Last Wednesday, Mr Rudd made his sixth visit to the Macarthur electorate since the last federal election campaign but every visit has been to Campbelltown and none to suburbs in the Camden local government area.

On the last two occasions (the February community cabinet and a jobs forum last week), the Advertiser tried to speak with Mr Rudd on behalf of residents in the Camden end of the Macarthur electorate but was denied access by Mr Rudd's media advisers.

Last week it was an attempt to ask Mr Rudd how he would persuade swinging voters from areas such as Harrington Park and Mount Annan to stick with him at the next election in light of the rising national debt.

But with no access to the Prime Minister, the Advertiser instead asked the nearest Labor representative, Werriwa MP Chris Hayes, why Camden had been ignored.

Mr Hayes said the area hadn't been ignored at the jobs forum in Campbelltown and said he had personally invited the Narellan and Camden chambers of commerce and Mayor Chris Patterson.

The Advertiser then asked Mr Hayes if Camden was on the Labor Party's radar when it came to winning Macarthur.

``We're certainly trying to ensure that the south-west of Sydney as a whole is appropriately represented as a voice in the Federal Parliament,'' Mr Hayes said. ``And, yes, we clearly have our eyes on Macarthur.''

After last week's Campbelltown visit for a jobs forum, the Prime Minister's office criticised the NSW Government's decision to delay the South West Rail Line project.

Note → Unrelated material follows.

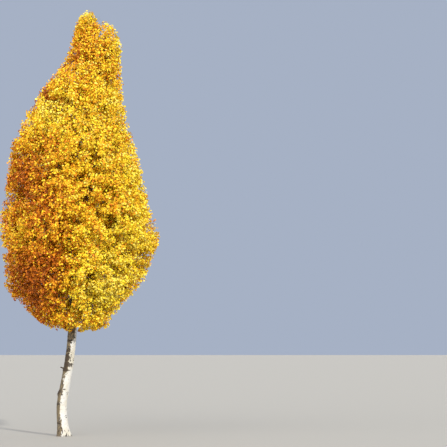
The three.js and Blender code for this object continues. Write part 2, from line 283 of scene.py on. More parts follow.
def spine(bough):
    """Points along a bough outside the trunk, each with the bough's radius there."""
    share = np.linspace(0, 1, 31)
    places = bough["curve"].at(share)
    radii = mix(bough["radius"], BOUGH_TIP_RADIUS, share)
    away = np.linalg.norm(places - trunk_axis(places[:, 2]), axis=1)
    outside = away > 0.8 * trunk_radius(places[:, 2])
    return places[outside], radii[outside]


def boughs_part(a, b):
    (a_places, a_radii), (b_places, b_radii) = spine(a), spine(b)
    apart = np.linalg.norm(a_places[:, None] - b_places[None], axis=-1)
    return np.all(apart > a_radii[:, None] + b_radii[None] + BOUGH_GAP)


def clear_bough(centre, angle, climb, others):
    """A bough that would touch an earlier one leaves the trunk a little lower or higher."""
    for shift in START_SHIFTS:
        bough = bough_to(centre, angle, climb + shift)
        if all(boughs_part(bough, other) for other in others):
            return bough
    raise ValueError("no room for a bough")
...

Mr Rudd's spokeswoman said the Federal Government was ``disappointed'' with the decision last year to cut the new Glenfield-Leppington line from the State budget, without confirming it would ever go ahead.

``For our part, we've doubled the federal investment in the nation's road and rail infrastructure and become the first Federal Government to state a willingness to invest in metropolitan public transport infrastructure,'' the spokeswoman said.

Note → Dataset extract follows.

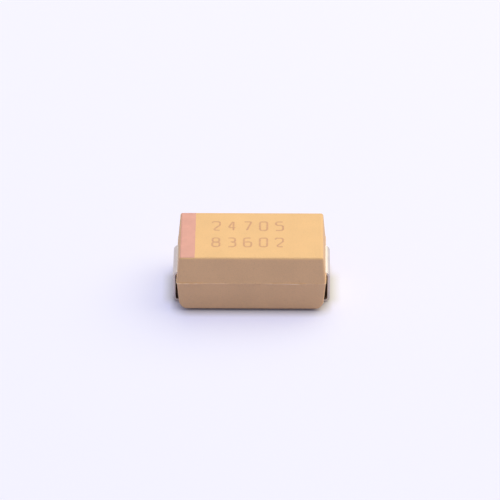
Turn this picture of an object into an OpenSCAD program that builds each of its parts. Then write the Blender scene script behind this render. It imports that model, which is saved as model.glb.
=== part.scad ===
// Moulded chip tantalum capacitor in the EIA 7343-31 case, standing on its two solder terminals.
// Millimetres. Origin: centre of the footprint, on the board. +X points from the anode to the
// cathode, +Z up. The anode is a sintered slug on a wire, coated, glued to the cathode frame,
// welded to the anode frame and moulded into one block of epoxy.

/* [Case] */
// Length of the case at its parting line
case_length = 6.9; // [6.8:0.02:6.94]
// Width of the case at its parting line
case_width = 4.3; // [4.1:0.05:4.6]
// Height of the case's top face above the board
case_top = 2.9; // [2.8:0.05:3.3]
// Gap between the board and the case's underside
standoff = 0.1; // [0.06:0.01:0.12]
// Height of the parting line, where the terminals leave the case
parting_height = 1.57; // [1.52:0.01:1.62]
// Draft of the mould's walls, in degrees
draft = 5; // [2:0.5:6]
// Radius of the case's upright corners and top edges
edge_radius = 0.1; // [0.06:0.01:0.16]
// Radius of the two lower end edges, inside the terminals' bends
heel_radius = 0.4; // [0.2:0.05:0.5]
// How far the flash stands out along the parting line
flash = 0.03; // [0.01:0.005:0.04]
// Width of the polarity band on the top face, measured from the anode end
band_width = 0.72; // [0.4:0.02:1]

/* [Terminals] */
// Length over both terminals
overall_length = 7.3; // [7.28:0.02:7.5]
// Width of each terminal
terminal_width = 2.4; // [2.2:0.05:2.6]
// Length of each foot under the case
foot_length = 1.3; // [1:0.05:1.6]
// Thickness of the frame strip
strip = 0.13; // [0.1:0.01:0.15]
// Radius of each bend at the middle of the strip's thickness
bend_radius = 0.2; // [0.16:0.01:0.24]

/* [Anode] */
// Length of the sintered slug
slug_length = 4.2; // [3.6:0.1:4.2]
// Width of the sintered slug
slug_width = 3; // [2.6:0.1:3]
// Height of the sintered slug
slug_height = 1.5; // [1.2:0.05:1.5]
// Diameter of the riser wire
wire_diameter = 0.3; // [0.24:0.02:0.36]
// Outer diameter of the insulating washer on the wire
washer_diameter = 1; // [0.8:0.05:1.1]

/* [Hidden] */

facets = 32;
beyond = 1;

// Case
parting_thickness = 0.01;
flash_height = 0.05;
band_depth = 0.02;
pocket_clearance = 0.03;
pocket_side_gap = 0.1;

// Terminals
embed = 0.55;
half_length = overall_length / 2;
leg_x = half_length - strip / 2;
foot_tip_x = half_length - foot_length;
frame_x = case_length / 2 - embed;
inner_width = 2;

// Slug and its coats, from the inside out
wire_face_x = -1.9;
slug_end_x = wire_face_x + slug_length;
wire_z = 1.6;
wire_embed = 2.6;
wire_free = 0.78;
washer_thickness = 0.18;
manganese_coat = 0.06;
graphite_coat_thickness = 0.03;
silver_coat_thickness = 0.04;
graphite_setback = 0.2;
silver_setback = 0.35;
coats = manganese_coat + graphite_coat_thickness + silver_coat_thickness;

// Cathode frame's shelf below the slug, and the glue on it
glue = 0.06;
glue_margin = 0.1;
glue_rise = 0.6;
shelf_z = wire_z - slug_height / 2 - coats - glue - strip / 2;
riser_x = slug_end_x + coats + glue + strip / 2;
shelf_length = 3.2;

// Anode frame's weld tab below the wire, which is sunk a little into it
weld_depth = 0.04;
tab_z = wire_z - wire_diameter / 2 + weld_depth - strip / 2;
tab_width = 1;
tab_step_run = 0.2;
tab_start_x = tab_step_run - frame_x;
tab_end_x = wire_face_x - 0.3;

// ---------------------------------------------------------------- bent strip

// Unit step from one corner of a path to the next, for paths that turn square.
function step(from, to) = (to - from) / norm(to - from);

// Outline of a strip that follows a square-turning path, with a round bend at each corner.
module bent_outline(path, radius, thickness) {
    last = len(path) - 1;
    for (i = [0:last - 1]) {
        along = step(path[i], path[i + 1]);
        across = [-along.y, along.x] * thickness / 2;
        start = path[i] + along * (i == 0 ? 0 : radius);
        end = path[i + 1] - along * (i + 1 == last ? 0 : radius);
        polygon([start - across, end - across, end + across, start + across]);
    }
    for (i = [1:last - 1])
        bend_outline(path[i], step(path[i - 1], path[i]), step(path[i], path[i + 1]), radius, thickness);
}

// A quarter ring that turns the strip from one direction into the next.
module bend_outline(corner, coming, going, radius, thickness) {
    centre = corner - coming * radius + going * radius;
    reach = radius + thickness;
    translate(centre)
        intersection() {
            difference() {
                circle(r = radius + thickness / 2, $fn = facets);
                circle(r = radius - thickness / 2, $fn = facets);
            }
            polygon([[0, 0], coming * reach, (coming - going) * reach, -going * reach]);
        }
}

// Turns an outline drawn in X and Z into a plate of the given width, centred on Y = 0.
module plate(width) {
    rotate([90, 0, 0]) linear_extrude(height = width, center = true) children();
}

// ---------------------------------------------------------------- case

// Half of a length or width of the case at height z, drawn in from the parting line by the draft.
function drafted(size, z) = size / 2 - abs(z - parting_height) * tan(draft);

// Places a child at the four corners of a rectangle.
module at_corners(x, y) {
    for (sx = [-1, 1], sy = [-1, 1]) translate([sx * x, sy * y, 0]) children();
}

// Thin plate at the parting line, which both halves of the case grow from.
module parting_plate(grow = 0, height = parting_thickness) {
    r = edge_radius + grow;
    at_corners(case_length / 2 + grow - r, case_width / 2 + grow - r)
        cylinder(r = r, h = height, center = true, $fn = facets);
}

// Half a ball that rounds one of the upper corners.
module corner_dome() {
    rotate_extrude($fn = facets)
        intersection() {
            circle(r = edge_radius, $fn = facets);
            square(edge_radius);
        }
}

// Upper half: drafted walls and rounded top edges.
module upper_half() {
    x = drafted(case_length, case_top) - edge_radius;
    y = drafted(case_width, case_top) - edge_radius;
    hull() {
        translate([0, 0, parting_height]) parting_plate();
        translate([0, 0, case_top - edge_radius]) at_corners(x, y) corner_dome();
    }
}

// Lower half: drafted walls, small front and back edges, and full round heels at the ends.
module lower_half() {
    x = drafted(case_length, standoff) - heel_radius;
    y = drafted(case_width, standoff);
    hull() {
        translate([0, 0, parting_height]) parting_plate();
        for (side = [-1, 1])
            translate([side * x, 0, standoff + heel_radius]) rotate([90, 0, 0]) {
                cylinder(r = heel_radius, h = 2 * (y - edge_radius), center = true, $fn = facets);
                cylinder(r = heel_radius - edge_radius, h = 2 * y, center = true, $fn = facets);
            }
    }
}

// Thin rim of flash that the mould leaves round the parting line.
module flash_rim() {
    hull() {
        translate([0, 0, parting_height]) parting_plate(flash, flash_height / 2);
        translate([0, 0, parting_height]) parting_plate(0, flash_height);
    }
}

module case_block() {
    upper_half();
    lower_half();
    flash_rim();
}

// Shallow pocket in the underside that leaves room for one foot.
module foot_pocket() {
    length = foot_length + pocket_side_gap;
    width = terminal_width + 2 * pocket_side_gap;
    height = strip + pocket_clearance;
    translate([half_length - length, -width / 2, -beyond]) cube([length + beyond, width, height + beyond]);
}

module band_zone() {
    edge = -drafted(case_length, case_top);
    translate([edge - beyond, -case_width / 2, case_top - band_depth])
        cube([band_width + beyond, case_width, beyond]);
}

// Everything that the epoxy is moulded round.
module moulded_in() {
    anode_terminal();
    cathode_terminal();
    slug_block(manganese_coat, -manganese_coat);
    slug_block(manganese_coat + graphite_coat_thickness, graphite_setback);
    slug_block(coats, silver_setback);
    riser_wire();
    insulating_washer();
    silver_adhesive();
}

module case() {
    color("#e2a95c")
        difference() {
            case_block();
            for (side = [0, 1]) mirror([side, 0, 0]) foot_pocket();
            band_zone();
            moulded_in();
        }
}

module polarity_band() {
    color("#c06a4f")
        intersection() {
            upper_half();
            band_zone();
        }
}

// ---------------------------------------------------------------- terminals

// The part of a terminal that shows: foot, leg and shoulder, ending inside the case.
module outer_terminal() {
    plate(terminal_width)
        bent_outline(
            [[foot_tip_x, strip / 2], [leg_x, strip / 2], [leg_x, parting_height], [frame_x, parting_height]],
            bend_radius, strip
        );
}

// Anode terminal: inside, it narrows and steps down to a grooved tab that the wire is welded to.
module anode_terminal() {
    rise = [0, strip / 2];
    frame_end = [-frame_x, parting_height];
    step_down = [tab_start_x, tab_z];
    tab_end = [tab_end_x, tab_z];
    color("#c9c6bd")
        difference() {
            union() {
                mirror([1, 0, 0]) outer_terminal();
                plate(tab_width)
                    polygon([
                        frame_end + rise, step_down + rise, tab_end + rise,
                        tab_end - rise, step_down - rise, frame_end - rise
                    ]);
            }
            riser_wire();
        }
}

// Side view of the cathode frame inside the case: it drops behind the slug and runs below it.
module shelf_outline() {
    bent_outline(
        [
            [frame_x, parting_height], [riser_x, parting_height],
            [riser_x, shelf_z], [riser_x - shelf_length, shelf_z]
        ],
        bend_radius, strip
    );
}

module cathode_terminal() {
    color("#c9c6bd") {
        outer_terminal();
        plate(inner_width) shelf_outline();
    }
}

// ---------------------------------------------------------------- slug, wire and coats

// The slug's block grown by its coats; it starts at a setback from the face that the wire leaves.
module slug_block(grow, setback) {
    width = slug_width + 2 * grow;
    height = slug_height + 2 * grow;
    translate([wire_face_x + setback, -width / 2, wire_z - height / 2])
        cube([slug_length + grow - setback, width, height]);
}

// One sleeve of coating: open at the wire's end, closed at the other.
module coat(inner, thickness, setback) {
    difference() {
        slug_block(inner + thickness, setback);
        slug_block(inner, -beyond);
    }
}

// A round bar along X, from one x to another, on the wire's axis.
module on_wire_axis(from, to, diameter) {
    translate([from, 0, wire_z]) rotate([0, 90, 0]) cylinder(d = diameter, h = to - from, $fn = facets);
}

module riser_wire() {
    color("#8f9094") on_wire_axis(wire_face_x - wire_free, wire_face_x + wire_embed, wire_diameter);
}

module tantalum_slug() {
    color("#4d4f55")
        difference() {
            slug_block(0, 0);
            riser_wire();
        }
}

module washer_disc() {
    on_wire_axis(wire_face_x - washer_thickness, wire_face_x, washer_diameter);
}

module insulating_washer() {
    color("#f3f2ec")
        difference() {
            washer_disc();
            riser_wire();
        }
}

// The first coat covers all six sides, up to the washer.
module manganese_dioxide_coat() {
    color("#2c2622")
        difference() {
            slug_block(manganese_coat, -manganese_coat);
            slug_block(0, 0);
            washer_disc();
        }
}

module graphite_coat() {
    color("#1b1c1e") coat(manganese_coat, graphite_coat_thickness, graphite_setback);
}

module silver_coat() {
    color("#b9babb") coat(manganese_coat + graphite_coat_thickness, silver_coat_thickness, silver_setback);
}

// Conductive glue: it fills the gap between the slug and the cathode frame, below and behind.
module silver_adhesive() {
    end_x = slug_end_x + coats;
    floor_z = shelf_z + strip / 2;
    bed_length = shelf_length - bend_radius - glue_margin;
    color("#9c9d9f")
        plate(inner_width - 2 * glue_margin)
            difference() {
                translate([end_x - bed_length, floor_z]) square([bed_length + glue, glue_rise]);
                translate([end_x - bed_length - beyond, floor_z + glue]) square([bed_length + beyond, glue_rise]);
                shelf_outline();
            }
}

case();
polarity_band();
anode_terminal();
cathode_terminal();
tantalum_slug();
riser_wire();
insulating_washer();
manganese_dioxide_coat();
graphite_coat();
silver_coat();
silver_adhesive();
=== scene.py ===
"""A moulded chip tantalum capacitor: its finer meshes, its finishes and the studio that it stands in.

Lengths are metres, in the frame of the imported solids: X runs from the anode to the cathode and Z up
from the board.
"""

import math

import bmesh
import bpy
import numpy as np
from bpy.props import FloatProperty, FloatVectorProperty, PointerProperty, StringProperty
from bpy.types import Operator, Panel, PropertyGroup
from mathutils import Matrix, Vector


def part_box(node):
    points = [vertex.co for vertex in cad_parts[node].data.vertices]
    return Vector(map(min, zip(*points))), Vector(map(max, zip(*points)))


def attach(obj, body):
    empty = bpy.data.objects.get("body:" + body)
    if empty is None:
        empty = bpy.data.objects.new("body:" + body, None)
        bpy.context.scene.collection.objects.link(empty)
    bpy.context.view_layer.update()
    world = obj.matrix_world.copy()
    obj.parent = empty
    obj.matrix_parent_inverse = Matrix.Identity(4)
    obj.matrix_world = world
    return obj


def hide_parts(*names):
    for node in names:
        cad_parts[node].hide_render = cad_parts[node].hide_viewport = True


bl_info = {
    "name": "Chip Tantalum Capacitor",
    "version": (1, 0, 0),
    "blender": (4, 5, 0),
    "location": "3D View > Sidebar > Capacitor",
    "description": "Detailed meshes, finishes and studio for a moulded chip tantalum capacitor",
    "category": "Add Mesh",
}

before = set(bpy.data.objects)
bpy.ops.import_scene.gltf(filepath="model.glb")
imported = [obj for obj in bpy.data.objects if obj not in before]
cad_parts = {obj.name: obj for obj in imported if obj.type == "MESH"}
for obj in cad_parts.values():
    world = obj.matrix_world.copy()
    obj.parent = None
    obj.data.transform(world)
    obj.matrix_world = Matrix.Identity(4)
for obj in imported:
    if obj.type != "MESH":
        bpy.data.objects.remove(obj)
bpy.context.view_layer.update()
CASE_LOW, CASE_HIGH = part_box("case")
_, BAND_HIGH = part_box("polarity_band")
ANODE_LOW, ANODE_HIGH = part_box("anode_terminal")
_, CATHODE_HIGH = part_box("cathode_terminal")
WIRE_LOW, WIRE_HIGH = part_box("riser_wire")
WASHER_LOW, WASHER_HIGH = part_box("insulating_washer")
WIRE_RADIUS = (WIRE_HIGH.z - WIRE_LOW.z) / 2
WIRE_HEIGHT = (WIRE_HIGH.z + WIRE_LOW.z) / 2

MM = 0.001
MICRON = 0.000001
QUARTER = math.pi / 2
WELD = 0.02 * MICRON
BODY = "root"


# ---------------------------------------------------------------- settings


def length(name, description, value):
    """A property that holds a length in metres."""
    return FloatProperty(name=name, description=description, default=value, unit="LENGTH", precision=6)


def amount(name, description, value):
    """A property that holds a plain number."""
    return FloatProperty(name=name, description=description, default=value, min=0)


def angle(name, description, degrees):
    """A property that holds an angle, given here in degrees."""
    return FloatProperty(
        name=name, description=description, default=math.radians(degrees), unit="ROTATION", subtype="ANGLE"
    )


def colour(name, description, value):
    """A property that holds a linear colour."""
    return FloatVectorProperty(
        name=name, description=description, default=value, size=3, min=0, max=1, subtype="COLOR"
    )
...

Work on the $1.6-billion project was to have started later this year but it became one of the casualties of the state mini-budget cost-cutting frenzy in November. Instead, work to advance just stage one the $856-million upgrade of Glenfield station of the two-staged project has gone ahead.

A spokeswoman for NSW Premier Nathan Rees said stage two would be influenced by housing developments in the area.